As an artist, this sort of thinking is counter-productive.  How do I measure the success of my day when the many tasks I do on the significant number of projects I work to decide whether the day was productive or a success?

Not sure what I mean?  Well okay, I spent one hour today brainstorming for a new project, 3 hours typing up another project proposal, spoke with a shop owner where I consign some of my jewelry, did some dry wall work on my studio renovation, caulked a leaky ledge, around the newly installed AC and swept up debris from construction.  I also cleaned two separate pieces of furniture, re-secured all loose legs and edges, spray painted both items and fabricated the two pieces into a single display stand.  I scheduled a week's worth of social media.  I prepped 25 items for consignment.

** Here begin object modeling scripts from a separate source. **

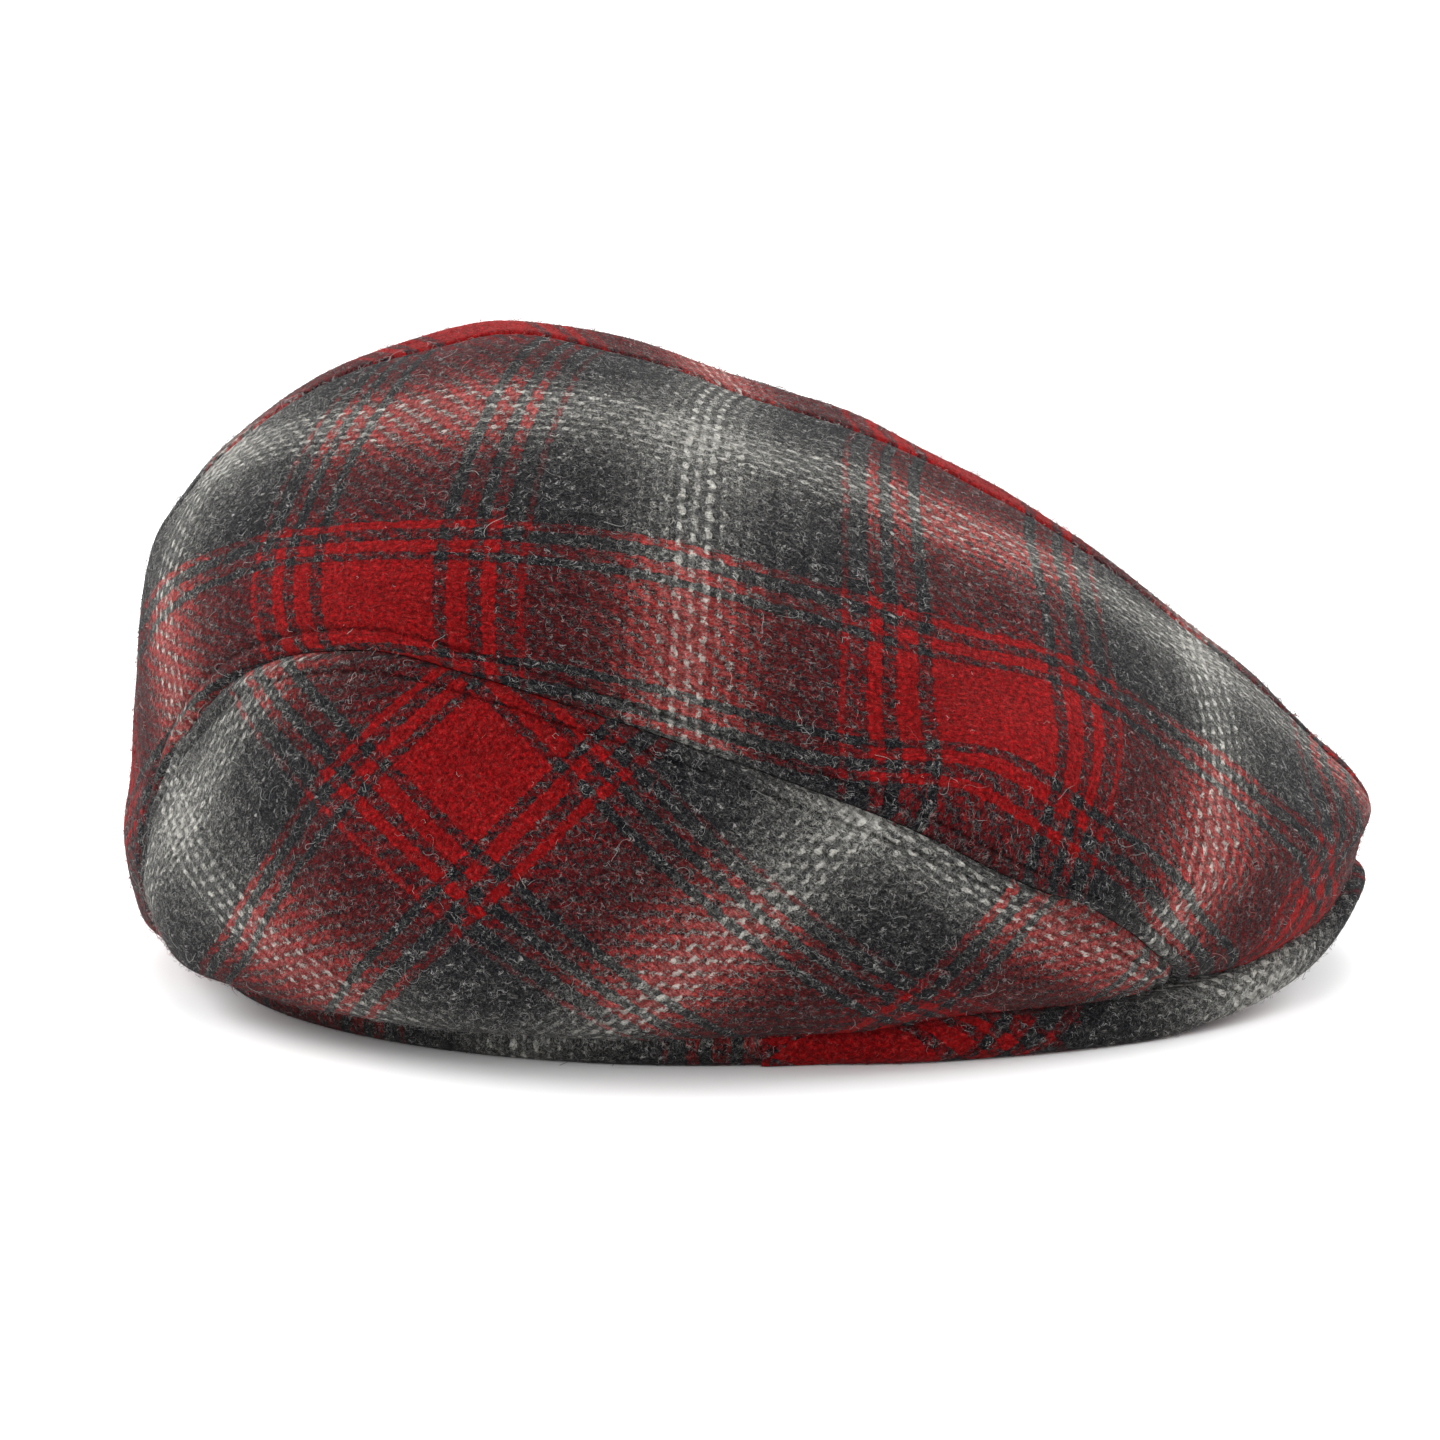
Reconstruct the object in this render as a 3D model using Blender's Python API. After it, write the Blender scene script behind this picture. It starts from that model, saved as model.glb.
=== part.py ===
"""Soft flat cap: two top panels, two half-moon side panels, a band and an arched peak.

Metres, +Z up. The cap stands on z = 0. The peak points to +X, the centre seam lies in the plane y = 0,
and the origin is at the middle of the footprint. The right half is at -Y.
"""
import math

import bmesh
import bpy
import numpy as np

# Overall sizes of the crown
FRONT_REACH = 0.1334
BACK_REACH = 0.1334
HALF_WIDTH = 0.0978
CROWN_HEIGHT = 0.1377
CLOTH = 0.0025
CLEARANCE = 0.0003

# Head opening and band
HEAD_HALF_LENGTH = 0.1010
HEAD_HALF_WIDTH = 0.0820
HEAD_CENTRE = -0.01025
BAND_THICKNESS = 0.0030
BAND_HEIGHT = 0.0130
BAND_RISE = 0.0200
BAND_RISE_HEADING = math.radians(85.0)

# Peak
PEAK_REACH = 0.1315
PEAK_HALF_WIDTH = 0.0865
PEAK_CENTRE = -0.0050
PEAK_THICKNESS = 0.0040
PEAK_END = math.radians(70.0)
PEAK_TIP_RISE = 0.0172
PEAK_SET_BACK = 0.0015
PEAK_EDGE_BULGE = 0.0006
PEAK_FOOT = 0.0025
PEAK_SEAT = 0.0033
PEAK_SHOULDER = 0.85
PEAK_NARROW = 0.3
PEAK_STEPS = (0.33, 0.67, 1.0)

# Seams
SEAM_DIP = 0.0012
SEAM_DIP_WIDTH = 0.0035
SEAM_VALLEY = 0.0015
SEAM_VALLEY_WIDTH = 0.0140
SEAM_FRONT_HEADING = math.radians(27.5)
SEAM_BACK_HEADING = math.radians(165.4)
TUCK_HEIGHT = 0.0090

# Point inside the crown that every point of its skin can be seen from, as shares of reach and height
HEART_BACK = 0.210
HEART_UP = 0.330

# Fineness of the rays that find the skin, and of the curves read along the seams
HALVINGS = 40
RAY_STEP = 0.004
SEAM_SAMPLES = 400
TUCK_SAMPLES = 91

# Grids of the panels
SEAM_ROWS = 40
TOP_COLUMNS = (0.0, 0.05, 0.14, 0.27, 0.41, 0.55, 0.69, 0.81, 0.90, 0.96, 1.0)
SIDE_COLUMNS = (0.0, 0.2, 0.42, 0.63, 0.8, 0.92, 1.0)
ROW_CROWDING = 0.75
BAND_SEGMENTS = 64
PEAK_COLUMNS = 41

# Horizontal slices through the crown, bottom to top. Columns: height as a share of CROWN_HEIGHT, back
# reach of BACK_REACH, front reach of FRONT_REACH, half width of HALF_WIDTH, distance of the widest place
# behind the origin as a share of BACK_REACH, and the roundness of the outline behind and before it.
SLICES = (
    (0.040, 0.859, 0.982, 0.872, 0.079, 2.00, 2.15),
    (0.046, 0.907, 0.984, 0.892, 0.105, 2.00, 2.15),
    (0.058, 0.952, 0.984, 0.915, 0.135, 2.05, 2.15),
    (0.080, 0.975, 0.985, 0.937, 0.157, 2.10, 2.15),
    (0.117, 0.988, 0.987, 0.959, 0.180, 2.10, 2.15),
    (0.161, 0.997, 0.984, 0.978, 0.195, 2.10, 2.15),
    (0.208, 1.000, 0.987, 0.992, 0.210, 2.10, 2.15),
    (0.248, 0.997, 1.000, 0.998, 0.214, 2.10, 2.15),
    (0.292, 0.990, 0.975, 1.000, 0.217, 2.10, 2.10),
    (0.336, 0.984, 0.927, 1.000, 0.221, 2.05, 2.05),
    (0.387, 0.980, 0.876, 0.996, 0.225, 2.05, 2.00),
    (0.467, 0.976, 0.787, 0.982, 0.236, 2.00, 1.95),
    (0.562, 0.969, 0.667, 0.947, 0.255, 2.00, 1.85),
    (0.657, 0.949, 0.541, 0.888, 0.281, 2.00, 1.85),
    (0.752, 0.889, 0.372, 0.792, 0.315, 2.00, 1.85),
    (0.833, 0.805, 0.210, 0.670, 0.345, 2.00, 1.90),
    (0.898, 0.712, 0.011, 0.532, 0.367, 2.00, 2.00),
    (0.950, 0.596, -0.139, 0.378, 0.379, 2.00, 2.00),
    (0.984, 0.472, -0.277, 0.204, 0.382, 2.00, 2.00),
    (1.000, 0.386, -0.386, 0.000, 0.386, 2.00, 2.00),
)

# Side seam from the front to the back. Columns: heading in degrees, counted from straight ahead, and
# height as a share of CROWN_HEIGHT. Both ends lie on the crown's lower edge.
SIDE_SEAM = (
    (30.5, 0.125),
    (34.2, 0.182),
    (39.0, 0.235),
    (44.5, 0.287),
    (54.8, 0.378),
    (64.0, 0.435),
    (78.8, 0.509),
    (94.3, 0.571),
    (108.4, 0.614),
    (121.9, 0.637),
    (132.3, 0.620),
    (142.7, 0.568),
    (151.8, 0.484),
    (159.4, 0.383),
    (163.6, 0.300),
    (165.0, 0.190),
)

# Height of the crown's lower edge. Columns: heading in degrees and a share of CROWN_HEIGHT.
LOWER_EDGE = (
    (0.0, 0.156),
    (5.0, 0.148),
    (8.0, 0.134),
    (11.5, 0.117),
    (18.0, 0.095),
    (25.0, 0.079),
    (33.0, 0.069),
    (40.0, 0.069),
    (47.0, 0.068),
    (59.0, 0.054),
    (73.0, 0.044),
    (85.0, 0.0402),
    (180.0, 0.0402),
)

# Lower edge of the peak. Columns: distance from the middle as a share of PEAK_HALF_WIDTH, and height
# as a share of PEAK_TIP_RISE.
PEAK_ARCH = (
    (0.00, 1.000),
    (0.10, 0.985),
    (0.19, 0.920),
    (0.26, 0.780),
    (0.34, 0.600),
    (0.42, 0.430),
    (0.52, 0.270),
    (0.60, 0.160),
    (0.67, 0.080),
    (0.76, 0.000),
    (1.00, 0.000),
)

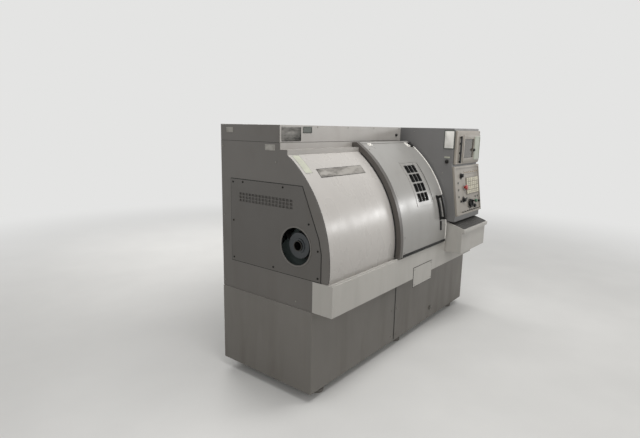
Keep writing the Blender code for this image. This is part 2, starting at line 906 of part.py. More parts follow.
def make_turret(slide_top):
    """The turret's drum housing, the twelve-sided disc and two tools."""
    left = slide_left
    right = slide_left + slide_length
    base = slide_top + GAP
    half = turret_body_radius
    housing = add_box("turret_housing", (left, turret_s - half, base), (right, turret_s + half, half),
                      "casting_paint", tilted, headstock_edge)
    fuse(housing, add_rod("turret_motor", right - headstock_edge, right + servo_size / 2,
                          half - headstock_edge, "casting_paint", tilted, (0, turret_s, 0)))
    station = 2 * math.pi / turret_sides
    disc_left = left - GAP - turret_disc_length
    disc_right = left - GAP
    disc = add_turned("turret_disc", [(disc_left, 0), (disc_left, turret_disc_radius - chuck_edge),
                                      (disc_left + chuck_edge, turret_disc_radius),
                                      (disc_right - chuck_edge, turret_disc_radius),
                                      (disc_right, turret_disc_radius - chuck_edge), (disc_right, 0)],
                      "bright_steel", tilted, (0, turret_s, 0), (station / 2, 0, 0), turret_sides)
    pocket = turret_pocket_width / 2
    floor = turret_disc_radius - turret_pocket_depth
    for i in range(turret_sides):
        turn = (station * i, 0, 0)
        slot = box_mesh("slot", (disc_left - OVERRUN, -pocket, floor),
                        (disc_right - turret_pocket_depth, pocket, turret_disc_radius + OVERRUN),
                        (0, 0, 0))
        cut(disc, add_object(f"turret_slot_{i}", slot, "dark_steel", tilted, (0, turret_s, 0), turn))
    make_turning_tool(disc_left, floor)
    make_boring_bar(disc_left)


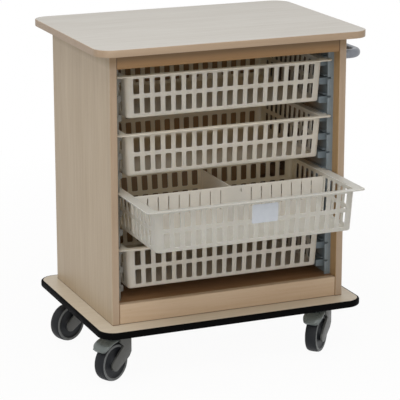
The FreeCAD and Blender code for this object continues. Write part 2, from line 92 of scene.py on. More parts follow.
def new_group(name, inputs, outputs):
    """Empty shader group with its named sockets; gives the tree, its input and its output node."""
    tree = bpy.data.node_groups.new(name, "ShaderNodeTree")
    for socket, (kind, value) in inputs.items():
        made = tree.interface.new_socket(socket, in_out="INPUT", socket_type="NodeSocket" + kind)
        if value is not None:
            made.default_value = value
    for socket, kind in outputs.items():
        tree.interface.new_socket(socket, in_out="OUTPUT", socket_type="NodeSocket" + kind)
    return tree, tree.nodes.new("NodeGroupInput"), tree.nodes.new("NodeGroupOutput")


def laminate_grain_group():
    """Printed beech grain: broad figure, fine streaks and short ray flecks, all along the vector's Z."""
    tree, given, result = new_group(
        "laminate_grain",
        {
            "Vector": ("Vector", None),
            "Pale": ("Color", tone(205, 188, 162)),
            "Deep": ("Color", tone(180, 158, 128)),
            "Figure": ("Float", 0.5),
            "Flecks": ("Float", 0.5),
        },
        {"Color": "Color", "Roughness": "Float", "Height": "Float"},
    )
    long_stretch = (1, 1, 0.045)
    short_stretch = (1, 1, 0.16)
    vector = given.outputs["Vector"]
    deep = given.outputs["Deep"]
    drawn_out = put(tree, "ShaderNodeVectorMath", {0: vector, 1: long_stretch}, operation="MULTIPLY")
    broad = noise(tree, drawn_out.outputs[0], scale=14, detail=3, distortion=0.6)
    fine = noise(tree, drawn_out.outputs[0], scale=150, detail=4)
    shorter = put(tree, "ShaderNodeVectorMath", {0: vector, 1: short_stretch}, operation="MULTIPLY")
    rays = noise(tree, shorter.outputs[0], scale=420, detail=1)
    cloud = noise(tree, vector, scale=5, detail=2)

    figure = maths(tree, "MULTIPLY", spread(tree, broad, 0.36, 0.66, 0, 1), given.outputs["Figure"])
    streaks = spread(tree, fine, 0.35, 0.68, 0, 1)
    grain = maths(tree, "MULTIPLY_ADD", streaks, 0.35, figure, clamp=True)
    base = blend_colours(tree, grain, given.outputs["Pale"], deep)
    flecks = maths(tree, "MULTIPLY", spread(tree, rays, 0.66, 0.74, 0, 0.35), given.outputs["Flecks"])
    darker = blend_colours(tree, 0.75, base, deep, "MULTIPLY")
    flecked = blend_colours(tree, flecks, base, darker)
    clouded = blend_colours(tree, spread(tree, cloud, 0.3, 0.7, 0, 0.12), flecked, deep)
    tree.links.new(clouded, result.inputs["Color"])
    tree.links.new(spread(tree, fine, 0.2, 0.8, 0.36, 0.5), result.inputs["Roughness"])
    tree.links.new(grain, result.inputs["Height"])
    return tree


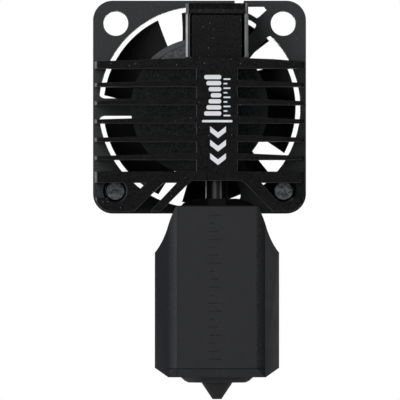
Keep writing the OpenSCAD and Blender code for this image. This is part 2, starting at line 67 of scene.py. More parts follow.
# ---------------------------------------------------------------- node tools
class Tree:
    """A short way to write a material's nodes."""

    def __init__(self, name):
        self.mat = bpy.data.materials.new(name)
        self.mat.use_nodes = True
        self.t = self.mat.node_tree
        self.t.nodes.clear()
        self.out = self.add("ShaderNodeOutputMaterial")
        coord = self.add("ShaderNodeTexCoord")
        mp = self.add("ShaderNodeMapping")
        mp.inputs["Scale"].default_value = (1000, 1000, 1000)
        self.link(coord.outputs["Object"], mp.inputs["Vector"])
        self.co = mp.outputs["Vector"]  # millimetres in the part's own frame

    def add(self, kind, **props):
        n = self.t.nodes.new(kind)
        for k, v in props.items():
            setattr(n, k, v)
        return n

    def link(self, a, b):
        self.t.links.new(a, b)

    def put(self, sock, value):
        if hasattr(value, "is_output"):
            self.link(value, sock)
        else:
            sock.default_value = value

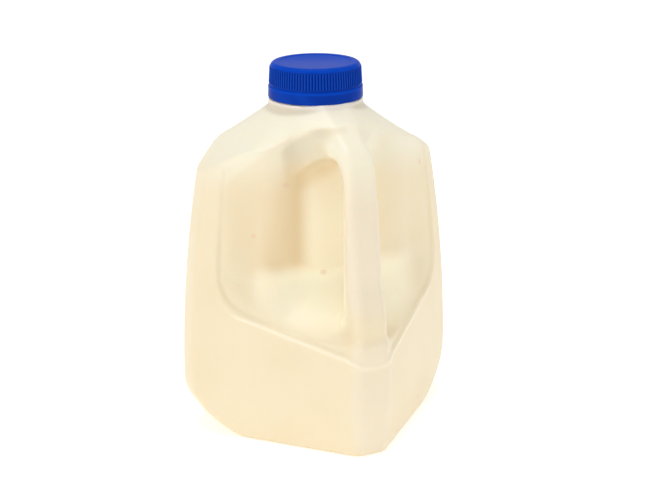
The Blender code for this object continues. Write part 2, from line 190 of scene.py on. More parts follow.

That's in addition to doing some replanting of some plants in my garden, cleaning a flower bed, exercising the dog, and making dinner.

I realized that nontraditional as my days are--mostly unscheduled where the average worker-bee might not know that I'd been busy and not sitting on my chaise lounge eating bon-bons--I have had a busy day, and as I write this now, I realize, it still isn't over.  I'll probably do some art research tonight online and on Pinterest and Etsy.  I still have to do the dishes and fold a load of laundry, feed the dog and 3 cats and shower.

I am going to be kind to myself when I feel like I have not "done enough."  This sort of thinking is not conducive to self-care.  It also is a creativity killer.  I will learn to say, "I met my metrics today!"